[begin Data provided]
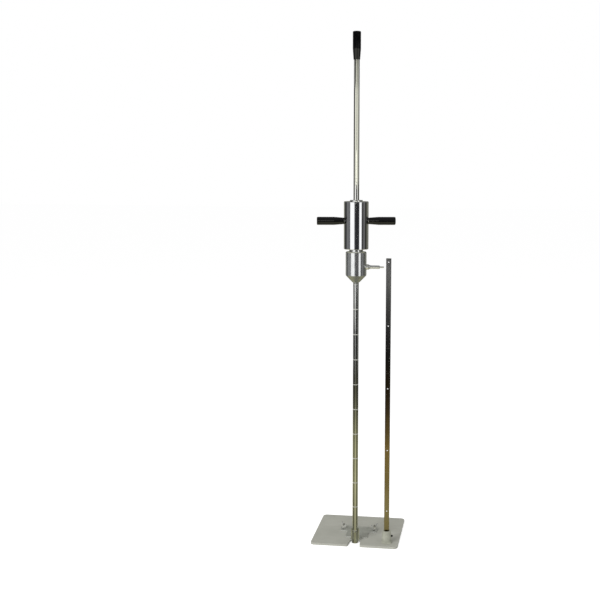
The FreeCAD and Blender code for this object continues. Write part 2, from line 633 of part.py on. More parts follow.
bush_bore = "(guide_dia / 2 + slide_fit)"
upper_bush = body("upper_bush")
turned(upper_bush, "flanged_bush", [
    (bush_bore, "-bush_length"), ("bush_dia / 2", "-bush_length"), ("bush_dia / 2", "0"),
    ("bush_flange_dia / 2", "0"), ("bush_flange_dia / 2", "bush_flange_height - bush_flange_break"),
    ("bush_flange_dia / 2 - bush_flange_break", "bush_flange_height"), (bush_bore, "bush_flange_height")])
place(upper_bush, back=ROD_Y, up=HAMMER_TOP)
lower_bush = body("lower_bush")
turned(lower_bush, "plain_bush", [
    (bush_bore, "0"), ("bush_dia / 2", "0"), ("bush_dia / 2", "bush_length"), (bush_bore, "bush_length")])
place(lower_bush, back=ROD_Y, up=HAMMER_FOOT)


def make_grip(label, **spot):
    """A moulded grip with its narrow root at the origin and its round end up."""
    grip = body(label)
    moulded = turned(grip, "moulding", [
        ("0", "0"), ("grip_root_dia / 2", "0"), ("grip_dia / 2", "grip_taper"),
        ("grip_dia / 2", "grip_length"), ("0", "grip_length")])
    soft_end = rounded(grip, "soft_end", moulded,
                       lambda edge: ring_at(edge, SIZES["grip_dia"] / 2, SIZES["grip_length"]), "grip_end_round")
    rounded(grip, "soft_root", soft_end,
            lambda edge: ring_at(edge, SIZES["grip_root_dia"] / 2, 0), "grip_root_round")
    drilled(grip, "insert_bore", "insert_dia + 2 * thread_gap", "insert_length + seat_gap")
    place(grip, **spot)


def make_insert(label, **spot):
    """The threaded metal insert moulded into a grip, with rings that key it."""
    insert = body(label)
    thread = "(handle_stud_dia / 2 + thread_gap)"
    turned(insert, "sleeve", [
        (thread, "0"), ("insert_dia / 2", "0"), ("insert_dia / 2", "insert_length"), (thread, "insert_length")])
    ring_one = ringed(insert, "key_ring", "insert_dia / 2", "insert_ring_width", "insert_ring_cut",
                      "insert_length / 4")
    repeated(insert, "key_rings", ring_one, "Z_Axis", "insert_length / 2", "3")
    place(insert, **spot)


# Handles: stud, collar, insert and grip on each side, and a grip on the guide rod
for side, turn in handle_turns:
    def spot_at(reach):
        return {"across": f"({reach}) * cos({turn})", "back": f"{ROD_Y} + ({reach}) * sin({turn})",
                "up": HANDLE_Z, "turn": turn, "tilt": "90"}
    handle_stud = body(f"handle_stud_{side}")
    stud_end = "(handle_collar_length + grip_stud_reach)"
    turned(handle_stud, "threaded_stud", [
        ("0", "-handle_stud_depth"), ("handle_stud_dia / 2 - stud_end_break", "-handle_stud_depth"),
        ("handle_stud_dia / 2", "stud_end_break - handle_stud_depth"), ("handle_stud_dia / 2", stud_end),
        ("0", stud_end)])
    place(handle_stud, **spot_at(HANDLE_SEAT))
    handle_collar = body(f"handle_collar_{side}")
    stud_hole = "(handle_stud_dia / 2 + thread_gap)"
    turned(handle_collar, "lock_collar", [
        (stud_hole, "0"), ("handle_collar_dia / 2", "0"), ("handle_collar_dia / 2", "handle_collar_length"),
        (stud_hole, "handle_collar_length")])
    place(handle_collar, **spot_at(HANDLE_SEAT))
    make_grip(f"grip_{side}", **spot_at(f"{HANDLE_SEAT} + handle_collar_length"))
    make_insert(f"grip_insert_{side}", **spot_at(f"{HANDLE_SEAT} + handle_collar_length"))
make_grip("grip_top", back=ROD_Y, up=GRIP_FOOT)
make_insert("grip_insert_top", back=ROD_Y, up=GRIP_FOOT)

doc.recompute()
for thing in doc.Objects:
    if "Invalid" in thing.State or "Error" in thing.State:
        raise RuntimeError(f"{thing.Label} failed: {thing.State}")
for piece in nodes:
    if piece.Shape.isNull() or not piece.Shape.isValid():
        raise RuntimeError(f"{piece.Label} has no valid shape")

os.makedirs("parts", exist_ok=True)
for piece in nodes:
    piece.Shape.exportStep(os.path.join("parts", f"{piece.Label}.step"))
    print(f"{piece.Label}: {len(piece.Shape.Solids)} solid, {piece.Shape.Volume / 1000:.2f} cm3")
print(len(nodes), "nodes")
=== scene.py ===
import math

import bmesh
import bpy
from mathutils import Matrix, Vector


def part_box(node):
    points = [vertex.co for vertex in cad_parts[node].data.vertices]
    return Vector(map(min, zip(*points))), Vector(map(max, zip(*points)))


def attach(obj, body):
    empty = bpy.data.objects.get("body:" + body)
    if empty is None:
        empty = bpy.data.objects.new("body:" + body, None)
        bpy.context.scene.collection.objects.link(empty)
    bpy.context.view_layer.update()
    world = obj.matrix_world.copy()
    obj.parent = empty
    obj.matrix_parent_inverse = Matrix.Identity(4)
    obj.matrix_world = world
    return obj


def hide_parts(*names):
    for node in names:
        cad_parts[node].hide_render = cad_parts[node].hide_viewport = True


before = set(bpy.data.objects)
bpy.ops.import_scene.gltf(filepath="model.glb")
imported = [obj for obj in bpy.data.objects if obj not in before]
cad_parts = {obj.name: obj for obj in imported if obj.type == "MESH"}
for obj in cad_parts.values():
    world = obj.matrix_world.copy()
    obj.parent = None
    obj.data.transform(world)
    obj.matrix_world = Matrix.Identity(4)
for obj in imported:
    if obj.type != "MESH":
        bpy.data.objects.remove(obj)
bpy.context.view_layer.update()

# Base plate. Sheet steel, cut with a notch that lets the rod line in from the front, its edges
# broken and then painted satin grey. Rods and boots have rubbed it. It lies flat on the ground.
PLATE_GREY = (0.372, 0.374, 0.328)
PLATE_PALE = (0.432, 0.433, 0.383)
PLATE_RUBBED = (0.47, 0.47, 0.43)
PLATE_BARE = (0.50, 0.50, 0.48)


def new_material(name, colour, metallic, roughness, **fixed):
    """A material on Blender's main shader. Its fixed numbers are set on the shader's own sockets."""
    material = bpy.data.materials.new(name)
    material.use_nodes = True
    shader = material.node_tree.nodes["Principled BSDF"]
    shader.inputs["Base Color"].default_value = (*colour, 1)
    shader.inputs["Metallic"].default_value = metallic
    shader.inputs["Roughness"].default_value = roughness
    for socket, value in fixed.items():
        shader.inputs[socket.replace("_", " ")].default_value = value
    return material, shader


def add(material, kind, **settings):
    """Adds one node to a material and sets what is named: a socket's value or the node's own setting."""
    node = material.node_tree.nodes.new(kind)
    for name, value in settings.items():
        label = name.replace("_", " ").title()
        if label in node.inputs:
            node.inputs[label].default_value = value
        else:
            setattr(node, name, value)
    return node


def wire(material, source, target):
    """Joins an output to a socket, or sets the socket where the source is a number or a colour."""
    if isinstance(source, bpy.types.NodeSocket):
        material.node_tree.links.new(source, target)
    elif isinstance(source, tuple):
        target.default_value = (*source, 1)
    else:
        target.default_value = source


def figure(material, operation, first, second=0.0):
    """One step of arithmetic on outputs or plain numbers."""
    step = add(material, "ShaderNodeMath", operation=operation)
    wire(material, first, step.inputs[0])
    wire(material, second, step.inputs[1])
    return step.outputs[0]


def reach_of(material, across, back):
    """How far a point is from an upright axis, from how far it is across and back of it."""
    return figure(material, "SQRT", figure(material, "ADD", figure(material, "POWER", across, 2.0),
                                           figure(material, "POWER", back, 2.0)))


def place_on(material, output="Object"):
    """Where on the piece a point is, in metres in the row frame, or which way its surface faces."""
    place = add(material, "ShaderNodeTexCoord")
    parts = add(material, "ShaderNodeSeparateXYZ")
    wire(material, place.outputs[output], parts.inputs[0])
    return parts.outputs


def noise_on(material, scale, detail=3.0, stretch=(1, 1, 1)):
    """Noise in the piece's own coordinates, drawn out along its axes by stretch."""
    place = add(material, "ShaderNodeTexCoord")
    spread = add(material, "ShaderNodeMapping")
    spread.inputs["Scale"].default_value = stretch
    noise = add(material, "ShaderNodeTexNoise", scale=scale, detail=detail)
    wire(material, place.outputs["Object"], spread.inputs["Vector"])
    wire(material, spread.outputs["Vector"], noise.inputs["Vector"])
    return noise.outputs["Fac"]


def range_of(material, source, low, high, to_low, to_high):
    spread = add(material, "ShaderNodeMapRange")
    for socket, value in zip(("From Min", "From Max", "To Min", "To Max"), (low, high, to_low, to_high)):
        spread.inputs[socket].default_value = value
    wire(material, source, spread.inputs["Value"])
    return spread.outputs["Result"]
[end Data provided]
__What is expected__:
Extract verbatim only those lines that run from the line with "obj.matrix_world = world" to the line with "return node", inclusive.

__Finished answer__:
    obj.matrix_world = world
    return obj


def hide_parts(*names):
    for node in names:
        cad_parts[node].hide_render = cad_parts[node].hide_viewport = True


before = set(bpy.data.objects)
bpy.ops.import_scene.gltf(filepath="model.glb")
imported = [obj for obj in bpy.data.objects if obj not in before]
cad_parts = {obj.name: obj for obj in imported if obj.type == "MESH"}
for obj in cad_parts.values():
    world = obj.matrix_world.copy()
    obj.parent = None
    obj.data.transform(world)
    obj.matrix_world = Matrix.Identity(4)
for obj in imported:
    if obj.type != "MESH":
        bpy.data.objects.remove(obj)
bpy.context.view_layer.update()

# Base plate. Sheet steel, cut with a notch that lets the rod line in from the front, its edges
# broken and then painted satin grey. Rods and boots have rubbed it. It lies flat on the ground.
PLATE_GREY = (0.372, 0.374, 0.328)
PLATE_PALE = (0.432, 0.433, 0.383)
PLATE_RUBBED = (0.47, 0.47, 0.43)
PLATE_BARE = (0.50, 0.50, 0.48)


def new_material(name, colour, metallic, roughness, **fixed):
    """A material on Blender's main shader. Its fixed numbers are set on the shader's own sockets."""
    material = bpy.data.materials.new(name)
    material.use_nodes = True
    shader = material.node_tree.nodes["Principled BSDF"]
    shader.inputs["Base Color"].default_value = (*colour, 1)
    shader.inputs["Metallic"].default_value = metallic
    shader.inputs["Roughness"].default_value = roughness
    for socket, value in fixed.items():
        shader.inputs[socket.replace("_", " ")].default_value = value
    return material, shader


def add(material, kind, **settings):
    """Adds one node to a material and sets what is named: a socket's value or the node's own setting."""
    node = material.node_tree.nodes.new(kind)
    for name, value in settings.items():
        label = name.replace("_", " ").title()
        if label in node.inputs:
            node.inputs[label].default_value = value
        else:
            setattr(node, name, value)
    return node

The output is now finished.